Note:  This article was originally scheduled to pit the new Athlon XP 2000+ against Intel’s 2.2GHz Northwood.  Unfortunately, Intel was unable to supply us the necessary chip in time.  The Intel spokesman stressed, however, that this problem was due neither to the widely reported production problems the chipmaker has been having nor to alleged Northwood shortages. 

===================================

Benchmark Setup

processor AMD Athlon XP 2000+ Intel Pentium 4, 2GHz, Socket 478
motherboard Asus A7V266-E, VIA KT266A MSI 850 Pro 5, i850
memory 512 MB PC2100 512 MB PC800
video card GeForce 3 Ti 500 GeForce 3 Ti 500
operating system Windows XP Professional Windows XP Professional

===================================

Memory Bandwidth

As CPU clock speeds increase relative to their memory interfaces, performance of the memory subsystem becomes an acute bottleneck for tasks utilizing code or data that exceeds caching subsystem sizes.

There are two major performance metrics for main memory subsystems.  The first is "bandwidth" which designates the rate of flow of data.  The second issue "latency" or the time it takes data to arrive after a request is made.  Even more importantly is the delineation between regular, or predictable memory accesses, and random, unpredictable access patterns.  Regular accesses can be accelerated, while random accesses represent the worst case pattern of taxing a memory subsystem.

In our first test below, we examine memory bandwidth.  As you scan the graph from left to right, the bandwidth of L1, L2 and finally main memory is depicted.


The Pentium 4 has the lead, but block prefetching helps the Athlon XP make up ground.

The Intel Pentium 4 performs impressively on this test with significantly higher bandwidth than the Athlon XP.  However, the Athlon XP data series in red enjoys a simple technique called "block prefetching" which significantly closes with gap with the P4.  We will discuss block prefetching in detail in an upcoming article.

Although the bandwidth of the Pentium 4 is impressive in the graph above, this chip's bandwidth performance is not all cut and dry.  By simply adding a single 32-bit integer multiplication to the assignment statement, the P4's throughput crashes.


Note that the cache subsystem makes no difference at all for the Pentium 4 in this test.

Not only does the P4's bandwidth crash, but it falls to such low levels that the cache subsystem is totally neutralized.  Although the Pentium 4 has great bandwidth potential, the Athlon XP is a much better balanced solution.

===================================

Memory Latencies

In this test, we also vary data set size, but our assignment statements are randomized.  A random element out of a source array is copied to a random target in another array.  Not only is this a very latency intensive test, but it also defeats stride predictors.

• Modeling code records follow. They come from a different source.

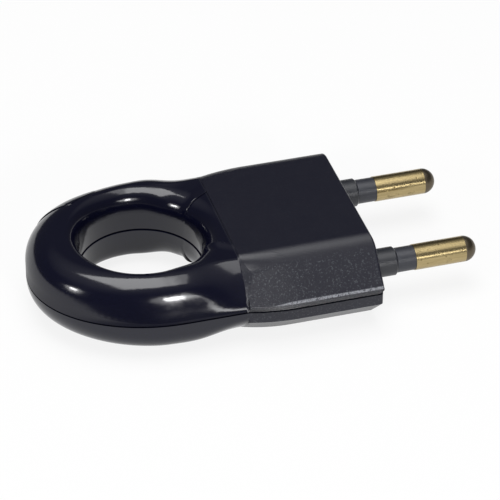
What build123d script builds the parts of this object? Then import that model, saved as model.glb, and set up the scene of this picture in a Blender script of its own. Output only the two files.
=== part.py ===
from build123d import *
import math
import os

# Two-pin plug with a finger ring, 6 A class, rewirable, in two half shells.
# Millimetres. +X runs to the pin tips, +Z is up, and the origin is the centre of the engagement face,
# on the parting plane that halves both pins.

# Pins and what surrounds them
pin_spacing = 19.0
pin_radius = 2.0
pin_tip_x = 17.2
brass_start_x = 7.2
neck_radius = 1.6
sleeve_root_radius = 1.95
sleeve_tip_radius = 1.9
collar_radius = 2.22
collar_end_x = 4.3
collar_bevel = 0.3
flange_radius = 3.2
flange_length = 1.2
head_radius = 3.0
head_length = 9.0
head_flat_z = 2.7
head_rear_rim = 0.8
head_front_rim = 1.2
wire_radius = 1.2
wire_depth = 6.5

# Body block
front_wall = 2.2
crease_x = -20.6
flare_length = 7.5
flare_steps = 5
flare_inset = 1.05
lower_flare_inset = 0.5
top_z = 6.5
bottom_z = -6.5
top_corner_y = 12.45
ridge_y = 17.7
ridge_z = 1.3
ridge_low_z = 0.95
band_y = 17.1
band_z = 0.45
lower_band_z = -1.9
bottom_corner_y = 12.3
shoulder_radius = 3.4
lower_corner_radius = 0.8
front_edge_radius = 0.35
inner_y = 15.6
inner_bend_z = 1.4
upper_floor_y = 11.8
lower_floor_y = 11.9
cavity_rear_x = -18.6

# Ring
hole_x = -33.0
hole_radius = 9.45
lower_hole_radius = 9.3
arc_centre_x = -30.05
arc_length = 20.4
arm_y = 16.05
cable_bulge = 0.5
bridge_angle = 30.0
bridge_end = 15.0
circle_handle = 0.5523
ring_angles = (195, 180, 165, 150, 135, 120, 105, 90, 78, 66, 57, 50, 43, 36, bridge_angle)
ring_reach = 60.0
arm_angle = 90.0
shoulder_angle = 76.0
crease_angle = 50.0
rear_blend = 75.0
# Each station: rim width, hole wall's end, rim height, crest height, back width, side wall's end, back handle.
# They stand at the body, at the arm's middle and at the ring's rear.
upper_stations = (
    (3.2, 2.7, 6.32, 6.4, 5.35, 0.4, 0.33),
    (2.36, 3.08, 6.6, 6.6, 4.3, 0.5, circle_handle),
    (1.8, 3.2, 6.55, 6.55, 4.4, 2.2, circle_handle),
)
lower_stations = (
    (3.0, -1.8, -5.2, -5.2, 4.3, -1.0, 0.3),
    (1.3, -3.3, -5.2, -5.2, 3.6, -2.0, circle_handle),
    (1.9, -3.3, -5.2, -5.2, 5.0, -0.4, circle_handle),
)

# Raised lip round the cable outlet, on the ring's rear left
lip_height = 0.15
lip_fade = 0.02
lip_start_y = 9.6
lip_end_x = -37.0
lip_clearance = 3.2
lip_angles = (165, 156, 147, 138, 129, 120, 111, 102, 93)

# Parting line: the shells meet on an inner land, with a fine open groove along the outside
reveal_depth = 0.7
reveal_height = 0.13

# Inside
ring_wall = 1.6
hole_wall = 1.35
ring_cavity_height = 3.5
body_cavity_z = 5.2
cable_y = 12.6
cable_width = 4.3
cable_height = 6.4
cable_start_x = -55.0
cable_bend_x = -28.0
cable_leg_end_x = -17.2
cable_leg_end_y = 8.6
clamp_x = -15.0
clamp_y = 8.0
clamp_screw_spacing = 7.0
clamp_bar_z = 0.4
clamp_bar_thickness = 1.1
clamp_bar_width = 3.4
clamp_hole_radius = 1.3
post_radius = 2.2
thread_radius = 1.5
boss_radius = 3.7
front_screw_x = -7.0
rear_screw_x = -18.9
screw_seat_z = -4.2
screw_head_radius = 2.6
screw_recess_radius = 2.8
screw_head_height = 1.9
screw_end_z = 4.0
nut_width = 5.5
nut_low_z = 0.9
nut_high_z = 3.1
terminal_screw_x = -8.2
terminal_head_radius = 2.3
terminal_head_height = 1.4
clamp_screw_radius = 1.25
clamp_head_radius = 2.1
clamp_head_height = 1.3
slot_width = 0.8
slot_depth = 0.6
screw_edge = 0.3
terminal_slot_turn = 35
clamp_slot_turn = 60
front_slot_turn = 46
rear_slot_turn = 82
rib_thickness = 1.2
rib_places = (-5.2, -11.2)
rib_half_span = 4.0
partition_end_x = -15.0
floor_overlap = 0.4
grip_places = (-16.8, -13.4)
grip_width = 0.4
grip_span = 1.3
grip_height = 0.5
tooth_half_span = 1.2
tooth_half_width = 0.5
tooth_depth = 0.6
clamp_screw_length = 4.6
clamp_screw_end_z = -3.4
terminal_screw_length = 2.2
peg_radius = 1.1
peg_top_z = 2.2
socket_radius = 2.1
peg_places = ((-46.3, 0.0), (-35.0, -12.7))

# Cutters: how far they reach past the plug, how far they overlap a face, and the gap at a blind hole's end
cut_reach = 10.0
cut_overlap = 1.0
end_gap = 0.2
tiny = 0.01


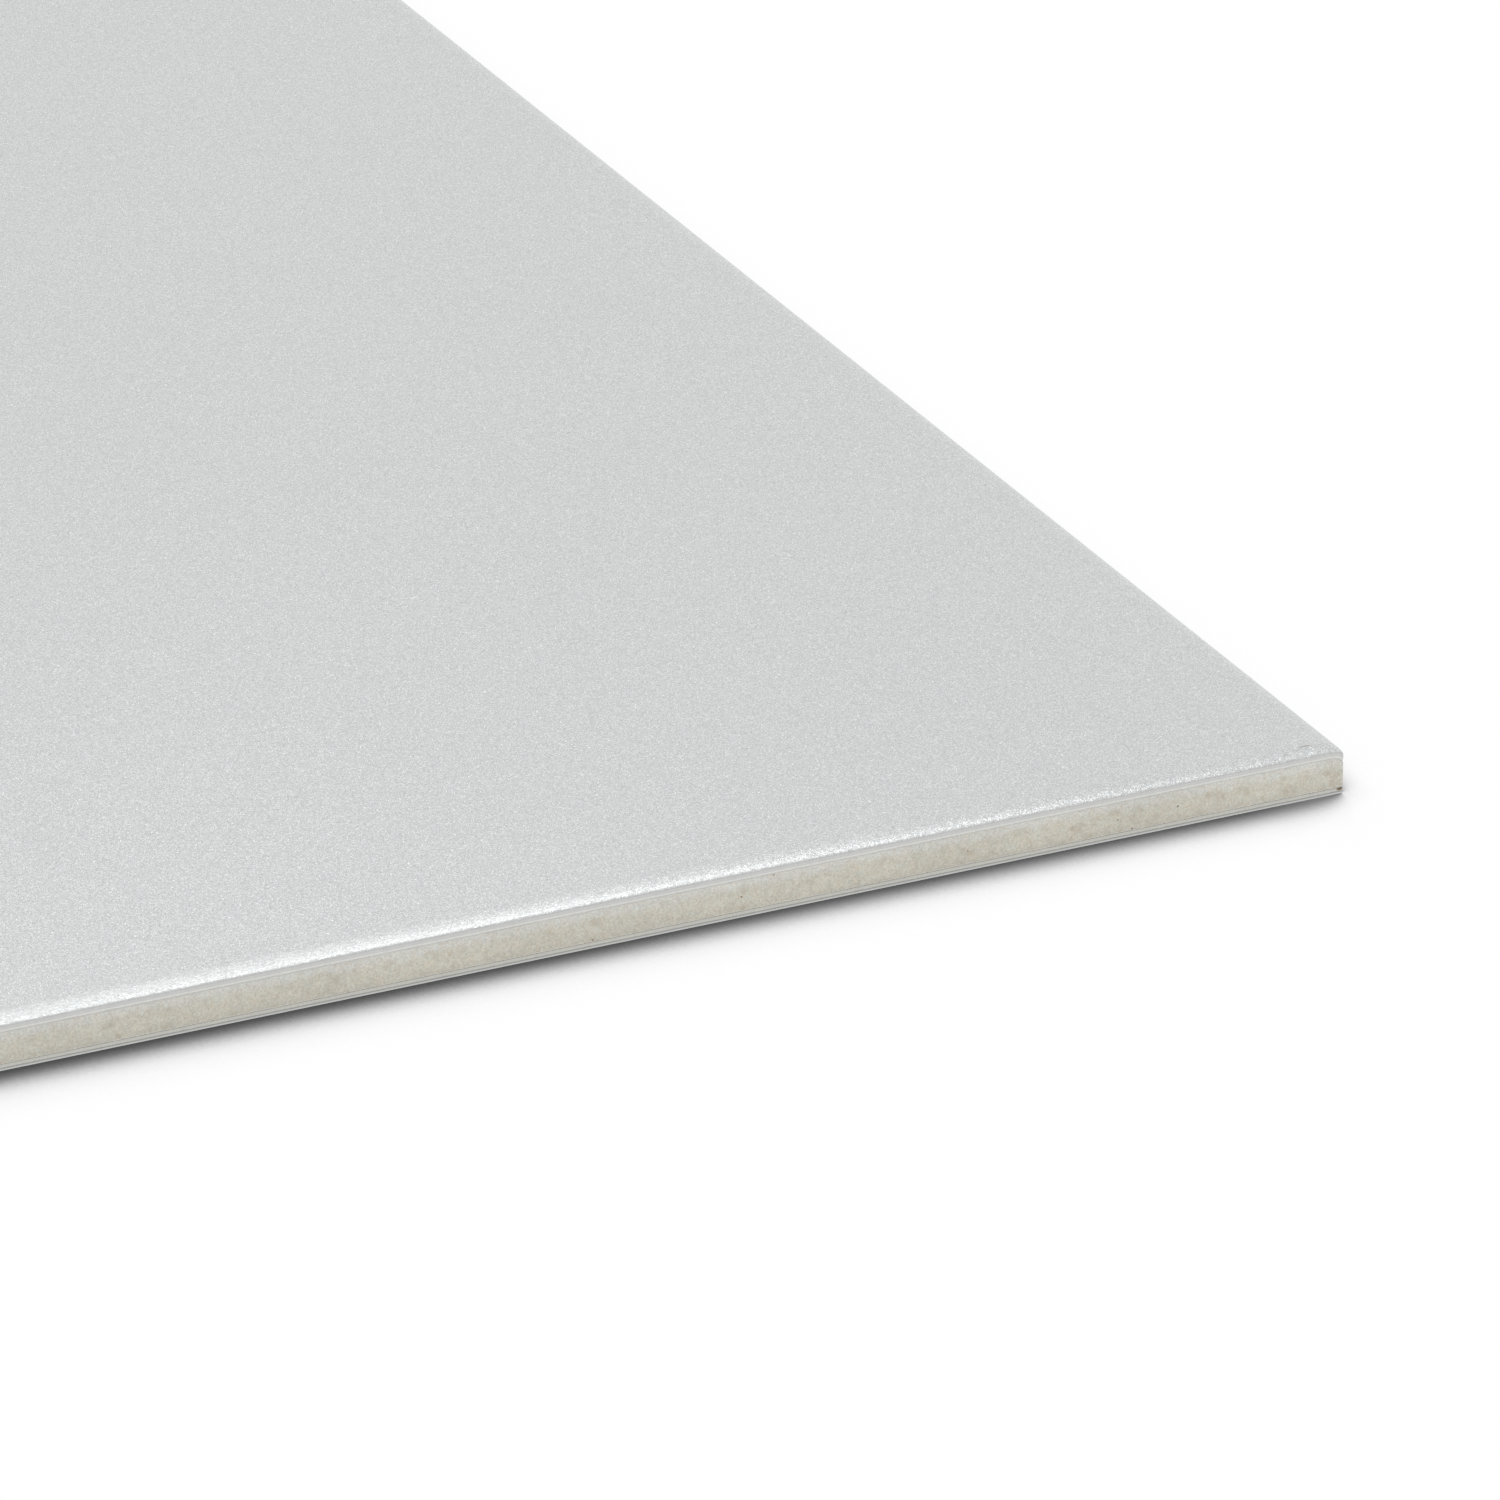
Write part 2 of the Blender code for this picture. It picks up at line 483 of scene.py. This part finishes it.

Notice that the Athlon XP 1900+ outperforms the XP 2000+ in main memory.

The Athlon XP completely dominates this test.  Here, the Pentium 4's deep pipeline is a severe hindrance.  Note, however, the interesting quirk where the Athlon XP 1900+ outperforms the Athlon XP 2000+ in main memory.  The Epox motherboard appears to have a faster memory subsystem than the Asus board used in the reference system.

Although the Athlon XP is king of this test by large margins, the Athlon was not.  Below is a version of the same test that uses an eight megabyte dataset.  In this case, the impact of the probability that two assignments would fall within cache are minimized.


While the Athlon XP shines on this test, the Athlon is a poor performer.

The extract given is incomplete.